Global: The Global Cement and Concrete Association (GCCA) has announced new collaborations between global cement manufacturers and technology start-ups, focusing on the development of low carbon concrete. Four start-ups—EnviCore in Canada, Queens Carbon and Chement, both in the US and NeoCrete in New Zealand—were part of the 2023 GCCA Innovandi Open Challenge and have now partnered with cement manufacturers. These partnerships aim to reduce the carbon footprint of concrete.
The startups will receive access to industry plants, labs and networks to fast-track their technologies. They will also demonstrate their progress on 6th June 2024 in Bangkok, Thailand, during the GCCA's CEO and Leaders Conference. The association continues its efforts under the 2050 Net Zero Concrete Roadmap, with 29 new start-ups shortlisted this year to work on carbon capture, utilisation and storage (CCUS) technology.
UK: Seratech has developed a process using olivine, a mineral abundant in Earth's mantle, to produce ‘carbon-negative’ cement. The company's method involves replacing some of the clinker with silica extracted from olivine. Magnesium sulphate derived from the olivine reacts with CO₂ to form nesquehonite, a mineral that sequesters CO₂. This method uses CO₂ captured from emissions sources or directly from the air.
Sam Draper, CEO, explained the process: “The researchers extracted these compounds by dissolving powdered olivine in sulphuric acid. After separating the silica and magnesium sulphate, they bubbled CO₂ through the magnesium slurry to form nesquehonite.”
According to Draper, replacing 35% of regular cement with this silica would yield carbon-neutral results, while a 40% substitution could achieve carbon negativity. Current building standards allow up to 55% of cement to be replaced by this material, although robust testing has yet to be conducted.
Malaysia: Heidelberg Materials has announced its acquisition of ACE Group, a supplier of pulverised fly ash, effective 1 May 2024. Reusing fly ash from energy generation contributes to reducing the CO₂ intensity of composite cement. When used as an additive, fly ash can replace part of the energy-intensive clinker and thus reduce the CO₂ intensity of the cement.
The acquisition includes ACE Greencemt Venture, ASAS Asia and AGP Logistics, with the leadership team from ACE Group continuing to manage the operations post-acquisition. Both parties have agreed not to disclose the financial terms of the transaction.

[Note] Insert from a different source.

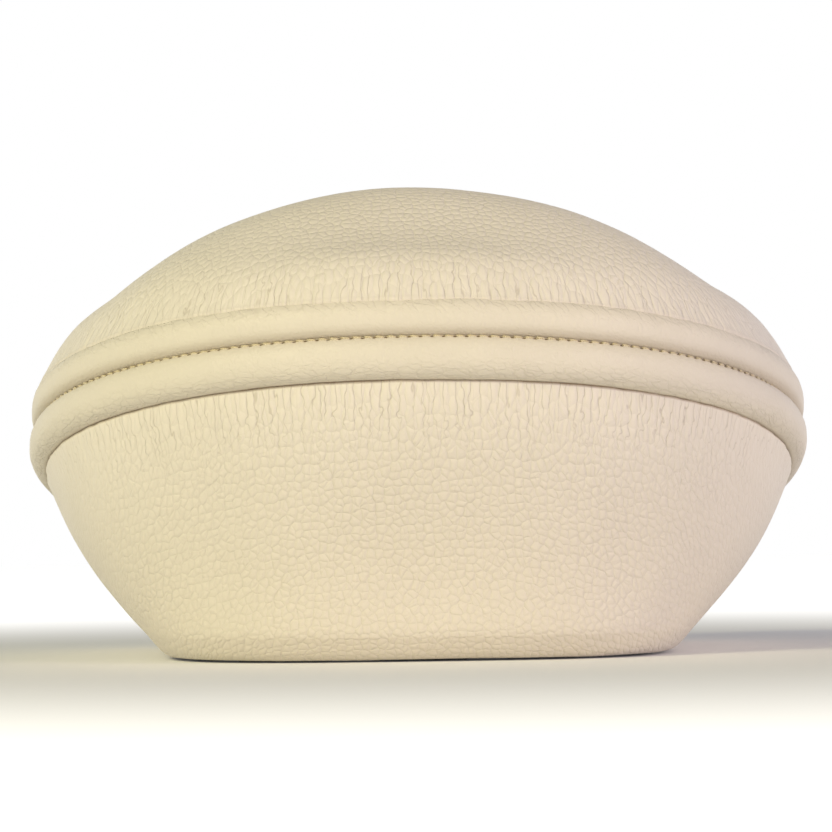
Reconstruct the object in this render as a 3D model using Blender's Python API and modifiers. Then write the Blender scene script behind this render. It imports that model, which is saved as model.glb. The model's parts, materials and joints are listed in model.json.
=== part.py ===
"""Face cradle cushion for a massage table: a leather-covered horseshoe wedge with a double rolled seam.

Metres, +Z up. The origin is the middle of the footprint on the surface that the cushion stands on.
The closed crown end faces -Y, the face opening runs in from +Y, and X is the mirror axis.
"""

from math import cos, pi, radians, sin, tau

import bmesh
import bpy
import numpy as np

# Plan of the seam line, the widest outline of the cushion
SEAM_HALF_WIDTH = 0.1375
SEAM_HALF_LENGTH = 0.130
SEAM_SQUARENESS = 2.2
OPENING_HALF_WIDTH = 0.052
OPENING_ROUND_Y = 0.026
WIDEST_Y = 0.0075
ARM_CLOSING = 0.0080  # how much each arm draws in towards its tip

# Plan of the base, which is smaller, so the side panel tapers down to it
BASE_HALF_WIDTH = 0.101
BASE_FRONT_Y = -0.102
BASE_REAR_Y = 0.112
BASE_OPENING_HALF_WIDTH = 0.056
BASE_SQUARENESS = 3.0

# Stations round half an outline, from the front middle to an arm tip
FRONT_STEPS = 7
ARM_STEPS = 2
TIP_STEPS = 4

# Heights, from the floor up
LOOP_COVER_T = 0.0020
FLANGE_Z = 0.0023
LEATHER_T = 0.0014
BOARD_Z = 0.0040
BOARD_T = 0.0090
FOAM_FLOOR_Z = BOARD_Z + BOARD_T + 0.0004
SEAM_FRONT_Z = 0.111
SEAM_SLOPE = 0.226

# Double rolled seam
UPPER_ROLL = (0.0064, 0.0068)  # radius, and its middle's height above the seam line
LOWER_ROLL = (0.0074, -0.0077)
ROLL_SIDES = 8
ROLL_LEATHER_T = 0.0012
CORD_CLEARANCE = 0.0017  # from the roll's outside to the cord
THREAD_R = 0.0005
THREAD_PROUD = 0.0038
GROOVE = 0.0086
SEAM_GAP = 0.0007
# Section of the groove behind each roll: how far in, and how far above or below the seam line
GROOVE_SECTION = ((GROOVE, SEAM_GAP), (GROOVE, 0.0090), (0.0058, 0.0139))
PANEL_TOP = (0.0008, 0.0159)  # where the side panel meets the lower roll: how far in, and how far below
TAPE_SECTION = ((0.0082, -0.005), (0.0076, -0.005), (0.0076, 0.005), (0.0082, 0.005))

# Crown of the top: rows from the edge to the middle of the band, as a share of the half band
DOME_ROWS = (0.985, 0.93, 0.82, 0.65, 0.40, 0.0)
DOME_EDGE_Z = 0.0125
DOME_RISE = 0.0302
ARM_DROP = 0.28  # share of the rise that the arms lose
ARM_DROP_Y = (-0.020, 0.120)
DOME_POWER = 2.6
DOME_ROUND = 0.552
CROWN_RISE = 0.0284
CROWN_HALF_WIDTH = 0.1078
CROWN_POWER = 1.41
CROWN_FRONT = (-0.100, -0.066)
CROWN_REAR = (-0.030, 0.030)

# Side panel. It tapers one way at the front and another at the sides, and blends between them
WALL_ROWS = (0.25, 0.50, 0.75, 1.0)
TAPER_BLEND = (0.55, 0.97)  # from front to side, as a share of the half width
FRONT_TAPER = (-0.05, 0.90)  # where it starts and ends, as a share of the way down
SIDE_TAPER = (0.355, 0.645)  # straight and curved shares of the taper at the sides
EDGE_TOP_Z = 0.0088
# Section of the lower edge from the flange out to the wall: how far in, and height
EDGE_SECTION = ((0.0198, FLANGE_Z), (0.0140, FLANGE_Z), (0.0100, 0.0004), (0.0046, 0.0036))
FOAM_CLEARANCE = 0.0019
FOAM_GAP = 0.0005

# Base board and base cover
BOARD_EDGE = ((0.0084, BOARD_Z), (0.0030, 0.0086), (0.0024, BOARD_Z + BOARD_T))
LOOP_COVER_INSET = 0.0146

# Staples
STAPLES = 18
STAPLE_INSET = 0.0168
STAPLE_CROWN = 0.010
STAPLE_WIRE = 0.0007
STAPLE_WIDTH = 0.0009
STAPLE_BOTTOM_Z = 0.0012
STAPLE_HEIGHT = 0.0087
STAPLE_CLEARANCE = 0.0003

# Colour, roughness and metallic of each finish
LEATHER = ((0.80, 0.72, 0.56), 0.5, 0)
YELLOW_FOAM = ((0.83, 0.72, 0.42), 0.95, 0)
GREY_FOAM = ((0.36, 0.37, 0.38), 0.95, 0)
WHITE_FOAM = ((0.85, 0.85, 0.82), 0.8, 0)
PLYWOOD = ((0.62, 0.45, 0.26), 0.7, 0)
LOOP_FABRIC = ((0.05, 0.05, 0.055), 0.95, 0)
POLYESTER = ((0.86, 0.80, 0.66), 0.6, 0)
COTTON = ((0.80, 0.78, 0.72), 0.9, 0)
STEEL = ((0.60, 0.60, 0.62), 0.35, 1)

WELD = 0.00001
SHARP_ANGLE = radians(40)
MITRE_LIMIT = 0.5  # keeps a sharp corner from sinking more than twice the depth
SHORTEST = 1e-12  # keeps a vector of no length from dividing by zero


def smooth(value, low, high):
    """0 below low, 1 above high, with a level start and end."""
    share = np.clip((value - low) / (high - low), 0, 1)
    return share * share * (3 - 2 * share)


def horseshoe(half_width, closing, opening, front_y, rear_y, squareness):
    """A closed horseshoe outline, anticlockwise from the front middle, and its band's middle line."""
    tip_r = (half_width - closing - opening) / 2
    tip_x = opening + tip_r
    tip_y = rear_y - tip_r
    outer = []
    inner = []
    for step in range(FRONT_STEPS):
        angle = step / FRONT_STEPS * pi / 2
        across = sin(angle) ** (2 / squareness)
        along = cos(angle) ** (2 / squareness)
        outer.append((half_width * across, WIDEST_Y - (WIDEST_Y - front_y) * along))
        inner.append((opening * sin(angle), OPENING_ROUND_Y - opening * cos(angle)))
    for step in range(ARM_STEPS):
        share = step / ARM_STEPS
        outer.append((half_width - closing * smooth(share, 0, 1), WIDEST_Y + (tip_y - WIDEST_Y) * share))
        inner.append((opening, OPENING_ROUND_Y + (tip_y - OPENING_ROUND_Y) * share))
    for step in range(TIP_STEPS + 1):
        angle = step / TIP_STEPS * pi / 2
        outer.append((tip_x + tip_r * cos(angle), tip_y + tip_r * sin(angle)))
        inner.append((tip_x - tip_r * cos(angle), tip_y + tip_r * sin(angle)))
    right = np.array(outer + inner[-2::-1])
    left = right[-2:0:-1] * (-1, 1)
    loop = np.concatenate([right, left])
    partner = (len(right) - 1 - np.arange(len(loop))) % len(loop)
    spine = (loop + loop[partner]) / 2
    spine[:, 1] = np.minimum(spine[:, 1], tip_y)
    return loop, spine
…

Taiwan launches first electric truck to transport cement
19 April 2024Taiwan: Taiwan Transport and Storage unveiled its first electric truck, manufactured by Volvo Trucks, at a ceremony in Taipei. The unit will transport cement for Taiwan Cement, marking the first use of electric vehicles for construction material transport in Taiwan, according to the Taipei Times.
The electric truck unit will help to reduce aggregate carbon emissions by 32%, according to TTS chairman Koo Kung-yi. "We believe that Taiwanese companies can effectively reduce Category III CO₂ emissions through the use of electric commercial vehicles," Kung-yi said.
Polish cement industry advances with CCS technology
19 April 2024Poland: Polish cement producers are set to build carbon capture installations, supported by government policies. After a decline in production from nearly 19Mt in 2022 to about 16.5Mt in 2023, the industry is facing an increase in cheaper imports from outside the EU, particularly Ukraine, and CO₂ emission fees that account for 30% of the cost of 1t of cement, according to the Dziennik Gazeta Prawna newspaper. The EU has also introduced a carbon border adjustment mechanism (CBAM) for imports.
Despite these challenges, the Kujawy cement plant in Bielawy, owned by Holcim, is launching the large-scale implementation of carbon capture and storage (CCS) technology.
Holcim Polska's president, Maciej Sypek, said "The construction of carbon capture installations in our plants will cost between €320m and €400m. We received a €264m grant from the European Commission's Innovation Fund." According to Sypek, the project is currently in the design phase, with construction expected to start in 2025 and operations beginning in early 2028.
The implementation of CCS at the Kujawy plant could potentially lead to an industry-wide adoption of the technology, costing between US$3.7bn and US$4.9bn, according to the newspaper. Holcim Polska plans to liquefy the CO₂ and transport it by rail to a terminal in Gdańsk, where it will be shipped to the North Sea for underground storage. Cement producers are urging the Polish government to appoint a commissioner for CCS infrastructure and to enact legislative changes to support the construction of such installations. They also believe that rapid modernisation of the energy sector needs to occur to support the energy-intensive process of gas capture.
Pakistan: On 18 April 2024, the Sustainable Development Policy Institute (SDPI) and the Policy Research Institute for Equitable Development (PRIED) launched two studies focusing on the decarbonisation of Pakistan's cement sector. The initiative focuses on collaboration and technology sharing to reduce the industry's carbon footprint.
Professor Muhammad Fahim Khokhar from the National University of Science and Technology (NUST) said "The global CO₂ emissions released from the cement sector are 37.4Gt, which is rising at 1.1% per year."
The study by PRIED and NUST showed a 30% increase in cement sector CO₂ emissions in 2020 relative to 1990-2000, reaching 49.6Mt/yr. The study proposed strategies for cement sector decarbonisation, such as alternative fuels, clinker substitution, renewable energy, process electrification, energy efficiency and carbon capture technologies.
According to researcher Saleha Qureshi, the major challenge for decarbonisation is that cement industries in Pakistan rely on over 65% coal in the calcination process. Other challenges identified were lack of regulatory and policy support, absence of performance-based standards, high transition cost and limited incentive available for the transition.